The exchange occurred on July 29 as Sen. Catherine Cortez Masto, D-Nevada, sought to swiftly move a package of bipartisan bills that would increase resources and funding to police departments and officers. Booker objected to the package and offered an amendment that would require the administration to allocate public safety grants without political bias. 

That ignited Cortez Masto’s ire, who complained that Booker hadn't raised his concerns when the bills passed out of the Senate Judiciary Committee, which he sits on, weeks ago. “This is ridiculous.

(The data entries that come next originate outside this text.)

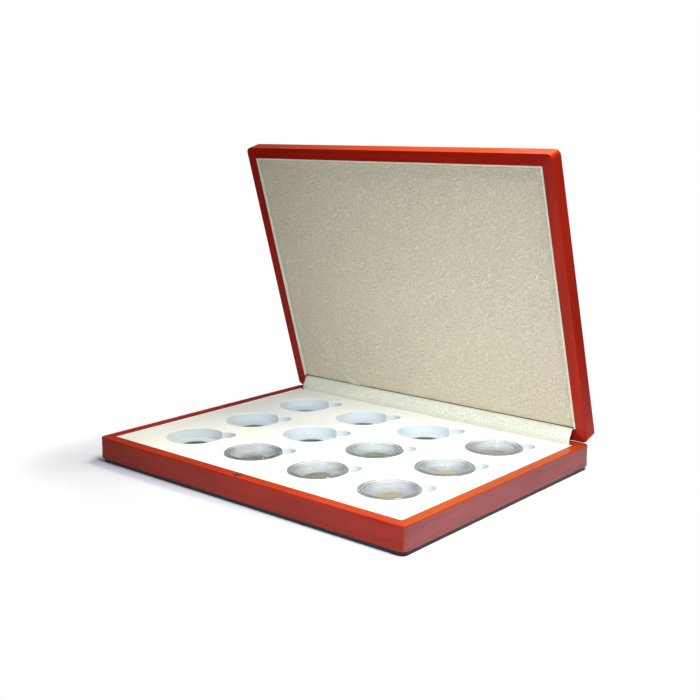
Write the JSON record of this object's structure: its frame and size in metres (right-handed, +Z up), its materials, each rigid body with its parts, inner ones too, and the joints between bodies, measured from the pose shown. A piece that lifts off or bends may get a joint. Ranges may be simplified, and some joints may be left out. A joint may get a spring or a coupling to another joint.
{
  "type": "coin display tray",
  "caption": "Flat wooden presentation case with a padded hinged lid and a flocked tray of round wells that hold clear coin capsules.",
  "frame": {"origin": "centre of the underside of the felt board, on which the case rests", "axes": "+X along the front to the right, +Y from the front to the hinges, +Z up"},
  "size_m": [0.305, 0.2411, 0.2469],
  "materials": {
    "mahogany": "red mahogany stain under semi-gloss lacquer",
    "plywood": "bare plywood",
    "black_felt": "black felt",
    "dark_board": "dark grey-green fibreboard",
    "white_lining": "white cloth on card",
    "beige_lining": "beige cloth on card",
    "white_flock": "white flock",
    "magnet_steel": "dark nickel plate",
    "lacquered_magnet": "lacquered over with the wood",
    "brass": "plain brass, lightly tarnished",
    "leatherette": "pebbled beige leatherette",
    "ribbon_satin": "pale green-grey satin",
    "strip_cloth": "pale grey-green leather cloth",
    "capsule_clear": "clear acrylic",
    "coin_grey": "toned grey-green metal",
    "coin_bronze": "brown bronze",
    "coin_gold": "pale gold"
  },
  "bodies": {
    "base": {"base_front_rail": "mahogany", "base_back_rail": "mahogany", "base_left_rail": "mahogany", "base_right_rail": "mahogany", "base_bottom_panel": "plywood", "felt_board": "black_felt", "well_floor_board": "dark_board", "base_lining_strips": "white_lining", "coin_insert": "white_flock", "base_magnet": "magnet_steel", "hinge_cover_strip": "strip_cloth", "base_hinge_screws": "brass", "hinge_left_pin": "brass", "hinge_right_pin": "brass", "hinge_left_base_leaf": "brass", "hinge_right_base_leaf": "brass"},
    "lid": {"lid_front_rail": "mahogany", "lid_back_rail": "mahogany", "lid_left_rail": "mahogany", "lid_right_rail": "mahogany", "lid_top_panel": "mahogany", "lid_lining_strips": "beige_lining", "lid_magnet": "lacquered_magnet", "lid_pad_board": "dark_board", "lid_pad": "leatherette", "lid_ribbon": "ribbon_satin", "lid_hinge_screws": "brass", "hinge_left_lid_leaf": "brass", "hinge_right_lid_leaf": "brass"},
    "capsule_a2": {"capsule_a2_base": "capsule_clear"},
    "capsule_a2_lid": {"capsule_a2_top": "capsule_clear"},
    "capsule_a3": {"capsule_a3_base": "capsule_clear", "coin_a3": "coin_grey"},
    "capsule_a3_lid": {"capsule_a3_top": "capsule_clear"},
    "capsule_a4": {"capsule_a4_base": "capsule_clear", "coin_a4": "coin_bronze"},
    "capsule_a4_lid": {"capsule_a4_top": "capsule_clear"},
    "capsule_b3": {"capsule_b3_base": "capsule_clear", "coin_b3": "coin_grey"},
    "capsule_b3_lid": {"capsule_b3_top": "capsule_clear"},
    "capsule_b4": {"capsule_b4_base": "capsule_clear", "coin_b4": "coin_gold"},
    "capsule_b4_lid": {"capsule_b4_top": "capsule_clear"},
    "capsule_c4": {"capsule_c4_base": "capsule_clear", "coin_c4": "coin_bronze"},
    "capsule_c4_lid": {"capsule_c4_top": "capsule_clear"}
  },
  "joints": [
    {"name": "lid_hinge", "type": "hinge", "parent": "base", "child": "lid", "pos_m": [0, 0.115, 0.0224], "axis": [-1, 0, 0], "range_deg": [-73.6, 21.4], "deforming": ["hinge_cover_strip"]},
    {"name": "capsule_a2_lift", "type": "slide", "parent": "base", "child": "capsule_a2", "axis": [0, 0, 1], "range_m": [0, 0.03]},
    {"name": "capsule_a2_opening", "type": "slide", "parent": "capsule_a2", "child": "capsule_a2_lid", "axis": [0, 0, 1], "range_m": [0, 0.012]},
    {"name": "capsule_a3_lift", "type": "slide", "parent": "base", "child": "capsule_a3", "axis": [0, 0, 1], "range_m": [0, 0.03]},
    {"name": "capsule_a3_opening", "type": "slide", "parent": "capsule_a3", "child": "capsule_a3_lid", "axis": [0, 0, 1], "range_m": [0, 0.012]},
    {"name": "capsule_a4_lift", "type": "slide", "parent": "base", "child": "capsule_a4", "axis": [0, 0, 1], "range_m": [0, 0.03]},
    {"name": "capsule_a4_opening", "type": "slide", "parent": "capsule_a4", "child": "capsule_a4_lid", "axis": [0, 0, 1], "range_m": [0, 0.012]},
    {"name": "capsule_b3_lift", "type": "slide", "parent": "base", "child": "capsule_b3", "axis": [0, 0, 1], "range_m": [0, 0.03]},
    {"name": "capsule_b3_opening", "type": "slide", "parent": "capsule_b3", "child": "capsule_b3_lid", "axis": [0, 0, 1], "range_m": [0, 0.012]},
    {"name": "capsule_b4_lift", "type": "slide", "parent": "base", "child": "capsule_b4", "axis": [0, 0, 1], "range_m": [0, 0.03]},
    {"name": "capsule_b4_opening", "type": "slide", "parent": "capsule_b4", "child": "capsule_b4_lid", "axis": [0, 0, 1], "range_m": [0, 0.012]},
    {"name": "capsule_c4_lift", "type": "slide", "parent": "base", "child": "capsule_c4", "axis": [0, 0, 1], "range_m": [0, 0.03]},
    {"name": "capsule_c4_opening", "type": "slide", "parent": "capsule_c4", "child": "capsule_c4_lid", "axis": [0, 0, 1], "range_m": [0, 0.012]}
  ]
}
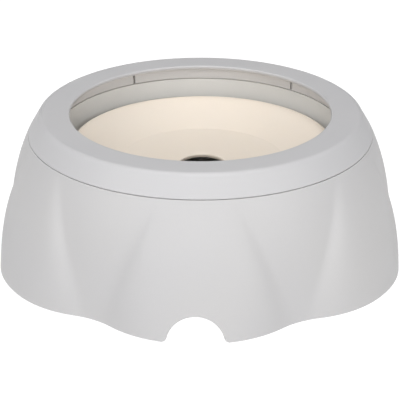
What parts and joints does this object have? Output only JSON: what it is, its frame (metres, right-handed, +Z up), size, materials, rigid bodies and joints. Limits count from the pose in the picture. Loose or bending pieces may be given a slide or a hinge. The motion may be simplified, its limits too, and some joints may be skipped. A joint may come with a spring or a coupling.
{
  "type": "pet water bowl with floating disc",
  "caption": "Round no-spill pet water bowl: lobed flared skirt with a finger notch, basin, splash ring and a dished floating disc with a centre hole.",
  "frame": {"origin": "on the surface that the bowl stands on, under the middle of the bowl", "axes": "+Z up, -Y towards the front, where the finger notch is"},
  "size_m": [0.246, 0.2585, 0.0918],
  "materials": {
    "skirt_plastic": "pale grey moulded plastic, satin",
    "ring_plastic": "pale cool grey moulded plastic, satin",
    "basin_plastic": "grey moulded plastic, satin",
    "float_plastic": "cream moulded plastic, soft satin",
    "pad_rubber": "dark grey non-slip rubber, matte"
  },
  "bodies": {
    "base": {"skirt": "skirt_plastic", "foot_pad_1": "pad_rubber", "foot_pad_2": "pad_rubber", "foot_pad_3": "pad_rubber", "foot_pad_4": "pad_rubber", "foot_pad_5": "pad_rubber", "foot_pad_6": "pad_rubber"},
    "tank": {"basin": "basin_plastic"},
    "cover": {"splash_ring": "ring_plastic"},
    "float": {"float_disc": "float_plastic"}
  },
  "joints": [
    {"name": "basin_lift", "type": "slide", "parent": "base", "child": "tank", "axis": [0, 0, 1], "range_m": [0, 0.085]},
    {"name": "ring_lift", "type": "slide", "parent": "tank", "child": "cover", "axis": [0, 0, 1], "range_m": [0, 0.04]},
    {"name": "float_rise", "type": "slide", "parent": "tank", "child": "float", "axis": [0, 0, 1], "range_m": [0, 0.017]}
  ]
}
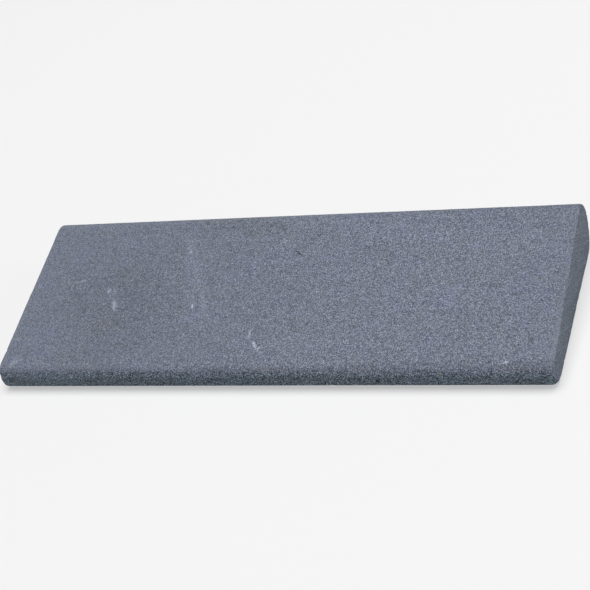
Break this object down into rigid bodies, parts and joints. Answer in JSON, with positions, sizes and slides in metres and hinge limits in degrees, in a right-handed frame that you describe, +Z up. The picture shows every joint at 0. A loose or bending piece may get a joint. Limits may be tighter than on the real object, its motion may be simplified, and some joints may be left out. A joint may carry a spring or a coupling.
{
  "type": "sharpening whetstone",
  "caption": "Wedge-section sharpening slip stone: flat honing faces that converge, a narrow and a wide rounded edge, and square sawn ends with broken corners.",
  "frame": {"origin": "centre of the stone's bounding box in X and Y, on the plane that its lower broad face rests on", "axes": "+X along the length, +Y from the narrow rounded edge to the wide rounded edge, +Z up out of the base"},
  "size_m": [0.115, 0.0448, 0.012],
  "materials": {
    "bonded_abrasive": "matte"
  },
  "bodies": {
    "root": {"slip_stone": "bonded_abrasive"}
  },
  "joints": []
}
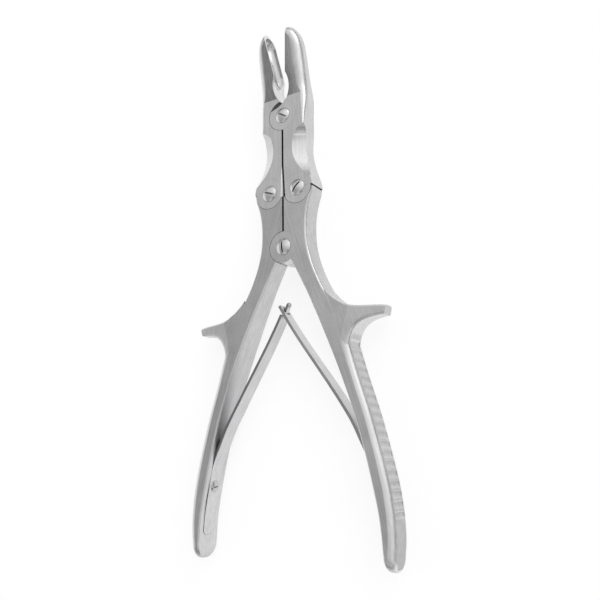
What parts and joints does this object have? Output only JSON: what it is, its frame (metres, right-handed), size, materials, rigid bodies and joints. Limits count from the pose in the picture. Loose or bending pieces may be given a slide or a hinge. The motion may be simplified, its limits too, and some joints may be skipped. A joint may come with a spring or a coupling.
{
  "type": "bone rongeur",
  "caption": "Double-action bone rongeur in satin stainless steel with cupped jaws, slotted pivot screws, finger horns and an interlocking double leaf spring.",
  "frame": {"origin": "centre of the outline in plan, at the height of the grips' flat backs", "axes": "+Y along the instrument toward the jaws, +X toward the right handle, +Z toward the screw heads"},
  "size_m": [0.0926, 0.2258, 0.0169],
  "materials": {
    "satin_steel": "satin",
    "spring_steel": "satin",
    "polished_steel": "polished"
  },
  "bodies": {
    "left_handle": {"left_handle": "satin_steel", "handle_pivot_screw": "polished_steel", "left_link_screw": "polished_steel", "left_spring": "spring_steel", "left_spring_screw": "polished_steel"},
    "right_handle": {"right_handle": "satin_steel", "right_link_screw": "polished_steel", "right_spring": "spring_steel", "right_spring_screw": "polished_steel"},
    "left_jaw": {"left_jaw": "satin_steel", "jaw_pivot_screw": "polished_steel"},
    "right_jaw": {"right_jaw": "satin_steel"}
  },
  "joints": [
    {"name": "handle_pivot", "type": "hinge", "parent": "left_handle", "child": "right_handle", "pos_m": [0, 0.01326, 0.0063], "axis": [0, 0, -1], "range_deg": [0, 24.17], "stiffness_Nm_per_rad": 3, "springref_deg": -2.86, "deforming": ["left_spring", "right_spring"]},
    {"name": "left_jaw_pivot", "type": "hinge", "parent": "left_handle", "child": "left_jaw", "pos_m": [-0.007, 0.03826, 0.0063], "axis": [0, 0, -1], "range_deg": [0, 20.6]},
    {"name": "right_jaw_pivot", "type": "hinge", "parent": "right_handle", "child": "right_jaw", "pos_m": [0.007, 0.03826, 0.0063], "axis": [0, 0, 1], "range_deg": [0, 20.6]}
  ],
  "couplings": [
    {"joint": "left_jaw_pivot", "follows": "handle_pivot", "ratio": 0.8517},
    {"joint": "right_jaw_pivot", "follows": "handle_pivot", "ratio": 0.8517}
  ]
}
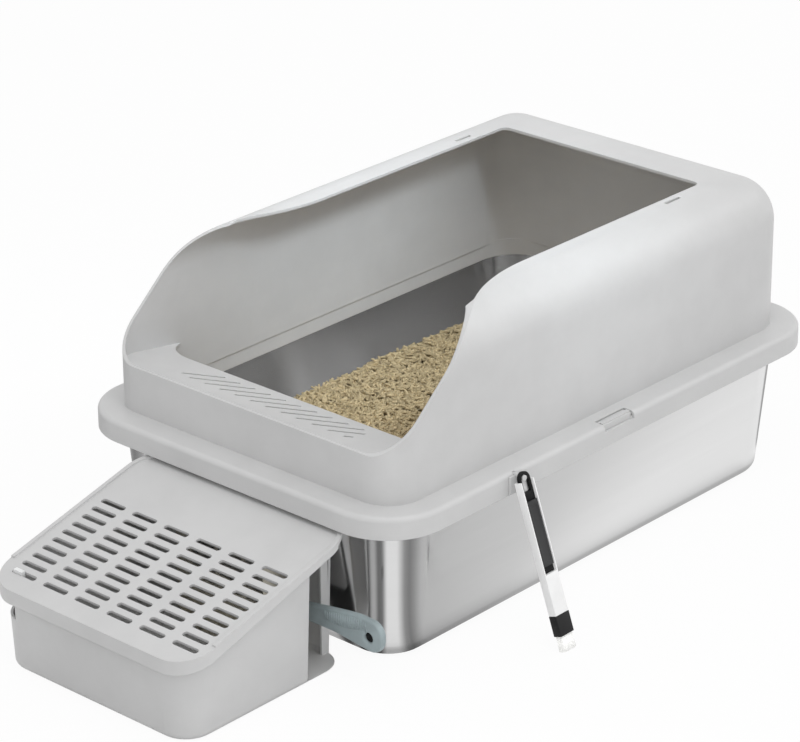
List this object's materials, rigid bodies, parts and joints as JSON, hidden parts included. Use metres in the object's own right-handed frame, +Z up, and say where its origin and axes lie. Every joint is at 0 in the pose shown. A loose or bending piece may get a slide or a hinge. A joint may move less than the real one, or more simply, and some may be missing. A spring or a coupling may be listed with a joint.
{
  "type": "drawer litter box",
  "caption": "Long cat litter box: steel pan, lift-off open-top shield, pull-out step box with slotted sloping lid, stored sieve scoop and a hung groove brush.",
  "frame": {"origin": "middle of the pan's flat bottom, on the floor", "axes": "+Z up, -Y towards the entrance and the step box, +X towards the side with the brush and the scoop's handle"},
  "size_m": [0.4786, 0.8335, 0.311],
  "materials": {
    "steel": "fine brushed stainless steel sheet",
    "litter": "tan pressed plant-fibre pellets",
    "clip_plastic": "pale grey satin plastic",
    "grey_plastic": "light cool grey satin plastic",
    "white_plastic": "white satin plastic",
    "black_plastic": "black satin plastic",
    "bristle": "white nylon filament",
    "scoop_steel": "satin stainless steel sheet",
    "handle_plastic": "blue-grey satin plastic with fine ribs"
  },
  "bodies": {
    "pan": {"steel_pan": "steel", "litter_bed": "litter", "rim_clips": "clip_plastic"},
    "shield": {"shield": "grey_plastic", "brush_hook": "clip_plastic"},
    "brush": {"brush_sleeve": "white_plastic", "brush_handle": "black_plastic", "brush_ferrule": "black_plastic", "brush_bristles": "bristle"},
    "step": {"step_box": "grey_plastic"},
    "lid": {"step_lid": "grey_plastic", "lid_catch": "white_plastic"},
    "scoop": {"scoop_head": "scoop_steel", "scoop_handle": "handle_plastic", "scoop_rivets": "scoop_steel"}
  },
  "joints": [
    {"name": "shield_lift", "type": "slide", "parent": "pan", "child": "shield", "axis": [0, 0, 1], "range_m": [0, 0.18]},
    {"name": "step_pull", "type": "slide", "parent": "pan", "child": "step", "axis": [0, -1, 0], "range_m": [0, 0.25]},
    {"name": "lid_slide", "type": "slide", "parent": "step", "child": "lid", "axis": [0, -0.9678, -0.2516], "range_m": [0, 0.12]},
    {"name": "scoop_slide", "type": "slide", "parent": "step", "child": "scoop", "axis": [1, 0, 0], "range_m": [0, 0.26]},
    {"name": "brush_swing", "type": "hinge", "parent": "shield", "child": "brush", "pos_m": [0.2126, -0.1555, 0.157], "axis": [1, 0, 0], "range_deg": [-35, 35]}
  ]
}
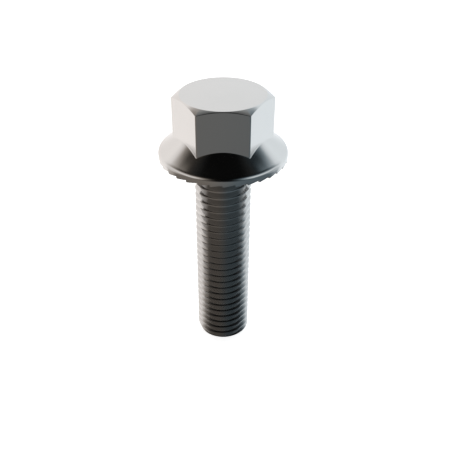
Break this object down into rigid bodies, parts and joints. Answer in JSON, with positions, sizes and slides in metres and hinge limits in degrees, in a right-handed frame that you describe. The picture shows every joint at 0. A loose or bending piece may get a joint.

This is an attempt to kill all of these bills,” she said.

Booker responded, “This, to me, is the problem with Democrats in America right now is we’re willing to be complicit to Donald Trump to let this pass through when we have all the leverage right now.”

He also got into a heated back-and-forth with Sen. Amy Klobuchar, D-Minnesota, who told him that he couldn't just stop bills that come out of a committee and then "allow for other bills that fund other parts of your budget in your state." Booker said he it was wrong to imply that the police bills were not vital to his state.

“What I am tired of is when the president of the United States of America violates the Constitution, trashes our norms and traditions, and what does the Democratic party do?” he thundered on the Senate floor. “Comply? Allow him? Beg for scraps?” 

"The Democratic party needs a wake-up call," he said.

Democrats have been divided about how to organize an effective resistance against Trump and break through the cracks of MAGA populism as the party is still recovering after a bruising 2024 election loss. Booker and other progressive Democrats have been urging their colleagues to be more vocal against the administration.

“If we don’t stand as Democrats, we deserve to lose. But if we stand united, if we stand strong, if we stand with other people, if we tell, with a chorus of conviction that, 'America, what this president is doing is wrong,' if we stand up and speak that way, dear God, we will win,” Booker said. 

In April, Booker delivered a marathon 25-hour and five-minute speech on the Senate floor, railing against the Trump administration’s policies and actions. “These are not normal times in America, and they should not be treated as such,” Booker said at the time.